■ Your goal ■
Every line from the first one to the line containing "cross_wall_width = 2 * (inner_x - glue_gap)" should be echoed exactly; leave out the rest.

■ Data section ■
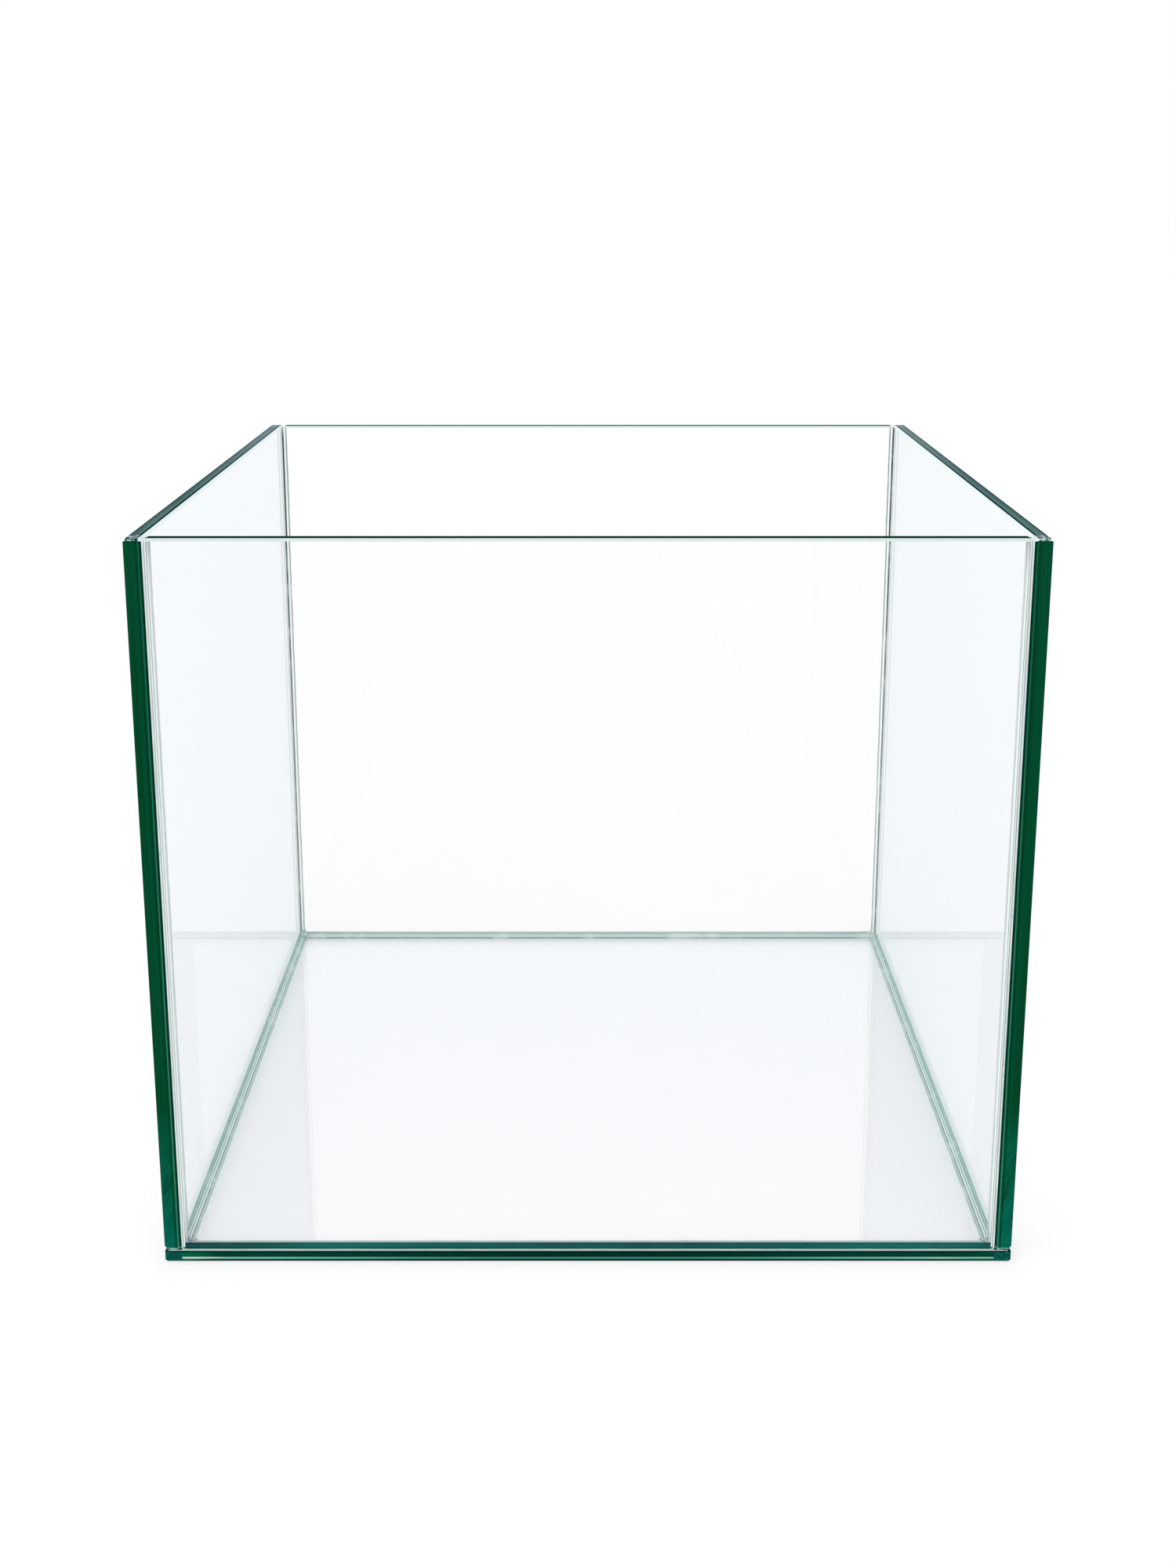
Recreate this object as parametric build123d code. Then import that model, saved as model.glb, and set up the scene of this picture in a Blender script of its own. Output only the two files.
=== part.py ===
from build123d import *

import os

# An open-topped glass aquarium without a rim: five sheets of clear float glass, glued edge to edge with
# clear silicone and sealed inside with tooled beads of the same silicone.
# X runs to the right along the front pane, Y towards the back pane and Z up. The origin is the middle of
# the underside. All sizes are in millimetres.

# Overall sizes of the glued tank
outer_width = 300.0
outer_depth = 300.0
outer_height = 260.0

# Glass: the walls are cut from a thicker sheet than the bottom
wall_glass = 6.0
base_glass = 4.0
wall_arris = 0.9  # flat ground along every edge of a wall, so that it can be handled
base_arris = 0.5  # the same on the bottom sheet

# Silicone: the glue between two sheets, and the beads tooled into the inside corners
glue_gap = 0.6
corner_bead_leg = 2.2
corner_bead_hollow = 0.4  # how far the tooled face dips behind a straight line from leg to leg
floor_bead_leg = 2.4
floor_bead_hollow = 0.45

# The walls stand on the base. The side walls run the whole depth, and the front and back walls sit
# between them, a layer of glue away at each end.
wall_foot = base_glass + glue_gap
wall_height = outer_height - wall_foot
inner_x = outer_width / 2 - wall_glass  # inside face of the right wall
inner_y = outer_depth / 2 - wall_glass  # inside face of the back wall
cross_wall_width = 2 * (inner_x - glue_gap)

# The glue stops short of the outside face, where the ground edge begins, and reaches the inside face
glue_depth = wall_glass - wall_arris
side_glue_x = inner_x + glue_depth / 2
cross_glue_y = inner_y + glue_depth / 2
corner_glue_x = inner_x - glue_gap / 2


def sheet(width, depth, height, x, y, foot, arris):
    """A sheet of glass standing on the height foot, with an arris ground along all twelve edges."""
    blank = Pos(x, y, foot) * Box(width, depth, height, align=(Align.CENTER, Align.CENTER, Align.MIN))
    return chamfer(blank.edges(), arris)


def glue(width, depth, height, x, y, foot):
    """A layer of silicone pressed flat between two sheets."""
    return Pos(x, y, foot) * Box(width, depth, height, align=(Align.CENTER, Align.CENTER, Align.MIN))


def bead_profile(plane, leg, hollow):
    """The section of a tooled bead: two legs along the plane's own X and Y, closed by a hollow arc."""
    along_first = (leg, 0)
    along_second = (0, leg)
    outline = Curve() + [
        Line((0, 0), along_first),
        SagittaArc(along_first, along_second, hollow),
        Line(along_second, (0, 0)),
    ]
    return plane * make_face(outline.edges())


def floor_bead(direction, half_span, wall):
    """A bead along one wall at the floor, mitred at 45 degrees where it meets the next wall's bead.

    The direction points along the wall, and the profile's own X points into the tank.
    """
    inward = direction.rotate(Axis.Z, 90)
    start = inward * -wall - direction * half_span + Vector(0, 0, base_glass)
    section = bead_profile(Plane(start, x_dir=inward, z_dir=direction), floor_bead_leg, floor_bead_hollow)
    run = extrude(section, 2 * half_span)
    mitre = Plane(start, x_dir=direction, z_dir=(0, 0, 1)) * make_face(
        Polyline(
            (0, 0),
            (2 * half_span, 0),
            (2 * half_span - floor_bead_leg, floor_bead_leg),
            (floor_bead_leg, floor_bead_leg),
            close=True,
        )
    )
    return run & extrude(mitre, floor_bead_leg)


def corner_bead(side, end):
    """A bead up one inside corner, from the floor to the ground edge of the rim."""
    corner = Vector(side * inner_x, end * inner_y, base_glass)
    into_tank = Vector(-side, 0, 0)
    upright = side * end
    section = bead_profile(
        Plane(corner, x_dir=into_tank, z_dir=(0, 0, upright)), corner_bead_leg, corner_bead_hollow
    )
    return extrude(section, upright * (outer_height - wall_arris - base_glass))


parts = {}

# Glass
parts["base_pane"] = sheet(outer_width, outer_depth, base_glass, 0, 0, 0, base_arris)
for name, end in (("front", -1), ("back", 1)):
    wall_y = end * (inner_y + wall_glass / 2)
    parts[f"{name}_pane"] = sheet(
        cross_wall_width, wall_glass, wall_height, 0, wall_y, wall_foot, wall_arris
    )
for name, side in (("left", -1), ("right", 1)):
    wall_x = side * (inner_x + wall_glass / 2)
    parts[f"{name}_pane"] = sheet(
        wall_glass, outer_depth, wall_height, wall_x, 0, wall_foot, wall_arris
    )

# Glue between the base and each wall
for name, end in (("front", -1), ("back", 1)):
    parts[f"{name}_base_bond"] = glue(2 * inner_x, glue_depth, glue_gap, 0, end * cross_glue_y, base_glass)
for name, side in (("left", -1), ("right", 1)):
    parts[f"{name}_base_bond"] = glue(
        glue_depth, outer_depth - 2 * wall_arris, glue_gap, side * side_glue_x, 0, base_glass
    )

# Beads round the floor, each sealing one wall to the base
floor_beads = {
    "front": floor_bead(Vector(1, 0, 0), inner_x, inner_y),
    "right": floor_bead(Vector(0, 1, 0), inner_y, inner_x),
    "back": floor_bead(Vector(-1, 0, 0), inner_x, inner_y),
    "left": floor_bead(Vector(0, -1, 0), inner_y, inner_x),
}
for name, bead in floor_beads.items():
    parts[f"{name}_floor_seal"] = bead

# Glue up each corner between the end of a cross wall and the side wall, and the bead that seals it.
# The bead comes down onto the two floor beads that meet there.
for end_name, end in (("front", -1), ("back", 1)):
    for side_name, side in (("left", -1), ("right", 1)):
        corner = f"{end_name}_{side_name}"
        parts[f"{corner}_bond"] = glue(
            glue_gap, glue_depth, wall_height - wall_arris, side * corner_glue_x, end * cross_glue_y, wall_foot
        )
        parts[f"{corner}_seal"] = corner_bead(side, end) - floor_beads[end_name] - floor_beads[side_name]

os.makedirs("parts", exist_ok=True)
for name, shape in parts.items():
    export_step(shape, f"parts/{name}.step")
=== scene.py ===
import bpy
import math
import numpy as np
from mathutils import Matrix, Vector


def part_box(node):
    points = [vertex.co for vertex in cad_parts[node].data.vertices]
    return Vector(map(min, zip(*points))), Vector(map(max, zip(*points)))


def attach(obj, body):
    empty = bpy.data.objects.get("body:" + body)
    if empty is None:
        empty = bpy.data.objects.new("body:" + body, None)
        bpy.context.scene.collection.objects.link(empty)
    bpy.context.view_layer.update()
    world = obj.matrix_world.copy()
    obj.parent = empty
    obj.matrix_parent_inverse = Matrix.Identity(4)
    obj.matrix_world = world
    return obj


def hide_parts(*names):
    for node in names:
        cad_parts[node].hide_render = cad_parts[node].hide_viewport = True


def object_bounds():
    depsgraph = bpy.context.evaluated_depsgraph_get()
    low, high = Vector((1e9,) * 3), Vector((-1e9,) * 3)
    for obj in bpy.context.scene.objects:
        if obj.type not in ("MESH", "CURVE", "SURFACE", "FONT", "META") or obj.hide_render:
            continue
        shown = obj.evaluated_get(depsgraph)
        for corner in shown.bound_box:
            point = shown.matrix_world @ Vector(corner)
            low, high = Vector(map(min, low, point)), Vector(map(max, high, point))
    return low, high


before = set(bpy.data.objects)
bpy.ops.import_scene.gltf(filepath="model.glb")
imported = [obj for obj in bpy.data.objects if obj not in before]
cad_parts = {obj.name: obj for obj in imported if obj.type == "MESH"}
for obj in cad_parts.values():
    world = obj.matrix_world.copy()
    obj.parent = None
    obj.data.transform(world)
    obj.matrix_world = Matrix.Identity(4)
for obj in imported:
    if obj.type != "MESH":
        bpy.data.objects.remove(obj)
cad_low, cad_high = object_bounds()

# The bottom sheet: 4 mm float glass under all four walls. Its two faces are as the float left them. Its
# edge is ground flat between two narrow arrises and looks deep green, because the light that leaves it
# has come a long way through the iron in the glass.


class Value:
    """A socket's value, so that shader maths reads as arithmetic: each operator adds one Math node, and |
    takes the larger of two."""

    def __init__(self, finish, socket):
        self.finish = finish
        self.socket = socket

    def math(self, operation, *others):
        sockets = dict(enumerate((self, *others)))
        return self.finish.node("ShaderNodeMath", {"operation": operation}, sockets)

    def __add__(self, other):
        return self.math("ADD", other)

    def __sub__(self, other):
        return self.math("SUBTRACT", other)

    def __rsub__(self, other):
        return self.math("MULTIPLY_ADD", -1.0, other)

    def __mul__(self, other):
        return self.math("MULTIPLY", other)

    def __or__(self, other):
        return self.math("MAXIMUM", other)

    def __abs__(self):
        return self.math("ABSOLUTE")

    __radd__ = __add__
    __rmul__ = __mul__

    def above(self, edge, blur):
        """0 well below the edge and 1 well above it, with a smooth step as wide as the blur between."""
        ends = {"Value": self, "From Min": edge - blur / 2, "From Max": edge + blur / 2}
        return self.finish.node("ShaderNodeMapRange", {"interpolation_type": "SMOOTHSTEP"}, ends)

    def below(self, edge, blur):
        """1 well below the edge and 0 well above it."""
        return 1 - self.above(edge, blur)

    def near(self, middle, width, blur):
        """1 within half a width of the middle, and 0 further away than that and the blur."""
        return abs(self - middle).below(width / 2, blur)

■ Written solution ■
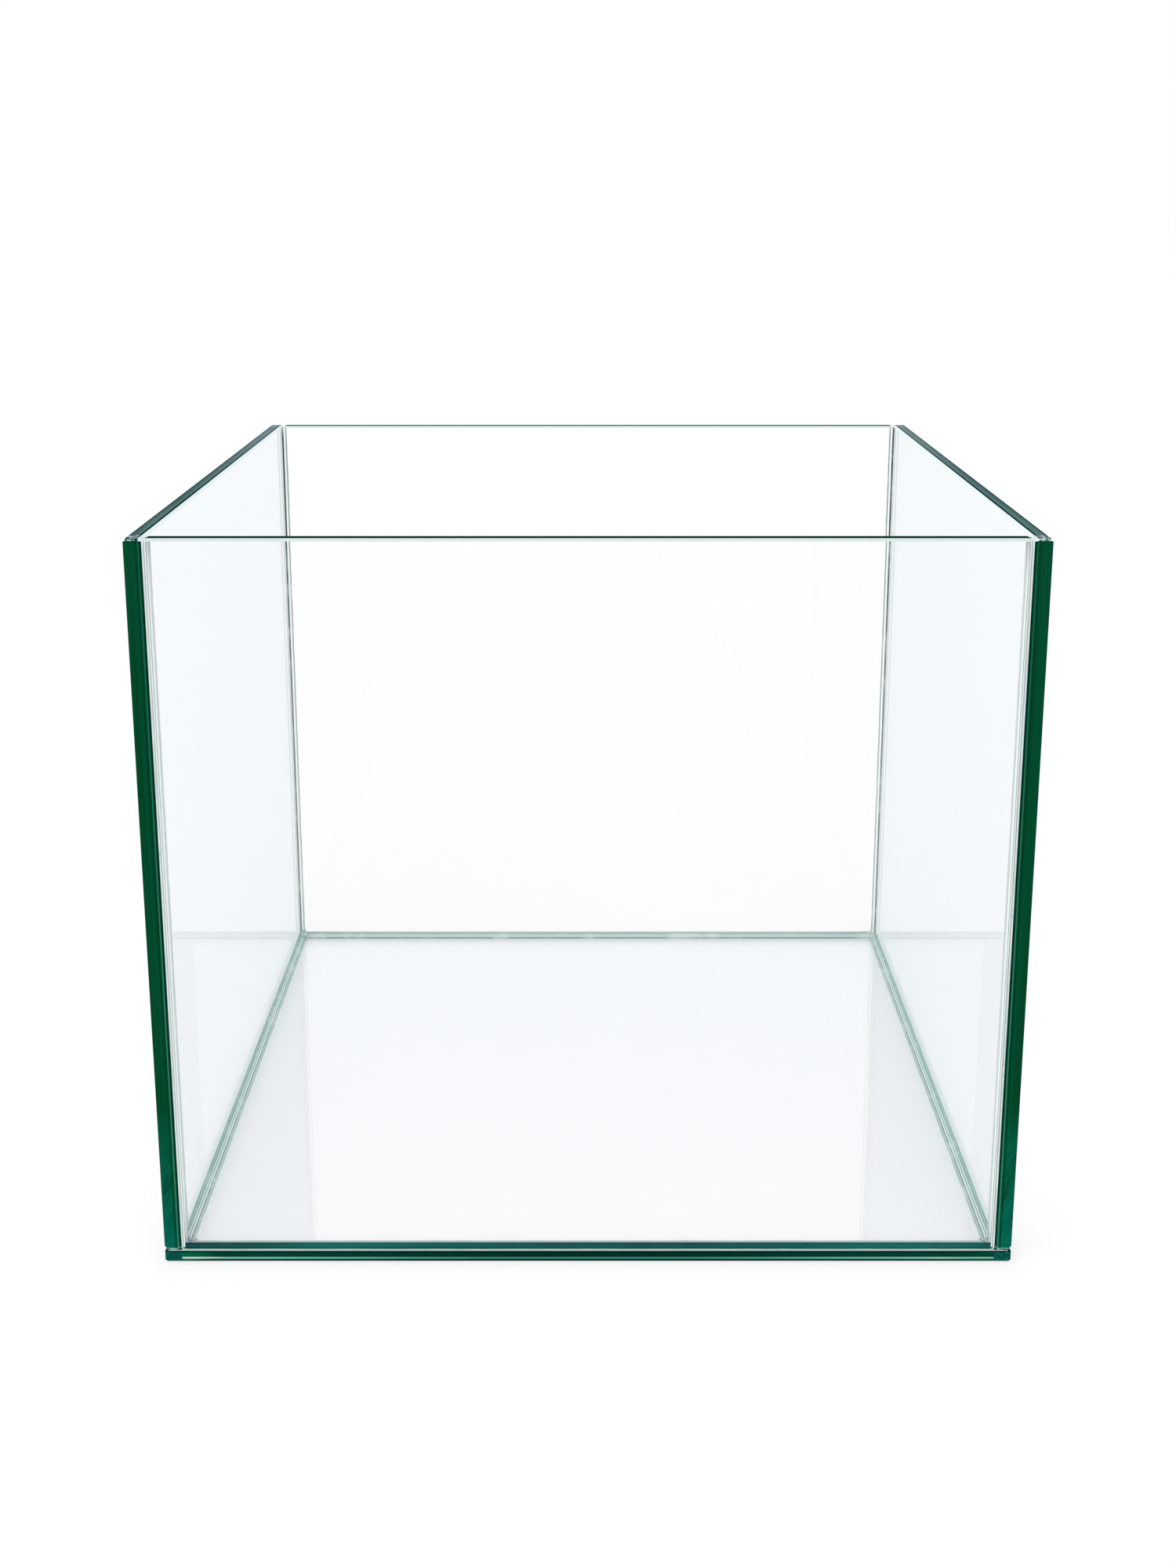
Recreate this object as parametric build123d code. Then import that model, saved as model.glb, and set up the scene of this picture in a Blender script of its own. Output only the two files.
=== part.py ===
from build123d import *

import os

# An open-topped glass aquarium without a rim: five sheets of clear float glass, glued edge to edge with
# clear silicone and sealed inside with tooled beads of the same silicone.
# X runs to the right along the front pane, Y towards the back pane and Z up. The origin is the middle of
# the underside. All sizes are in millimetres.

# Overall sizes of the glued tank
outer_width = 300.0
outer_depth = 300.0
outer_height = 260.0

# Glass: the walls are cut from a thicker sheet than the bottom
wall_glass = 6.0
base_glass = 4.0
wall_arris = 0.9  # flat ground along every edge of a wall, so that it can be handled
base_arris = 0.5  # the same on the bottom sheet

# Silicone: the glue between two sheets, and the beads tooled into the inside corners
glue_gap = 0.6
corner_bead_leg = 2.2
corner_bead_hollow = 0.4  # how far the tooled face dips behind a straight line from leg to leg
floor_bead_leg = 2.4
floor_bead_hollow = 0.45

# The walls stand on the base. The side walls run the whole depth, and the front and back walls sit
# between them, a layer of glue away at each end.
wall_foot = base_glass + glue_gap
wall_height = outer_height - wall_foot
inner_x = outer_width / 2 - wall_glass  # inside face of the right wall
inner_y = outer_depth / 2 - wall_glass  # inside face of the back wall
cross_wall_width = 2 * (inner_x - glue_gap)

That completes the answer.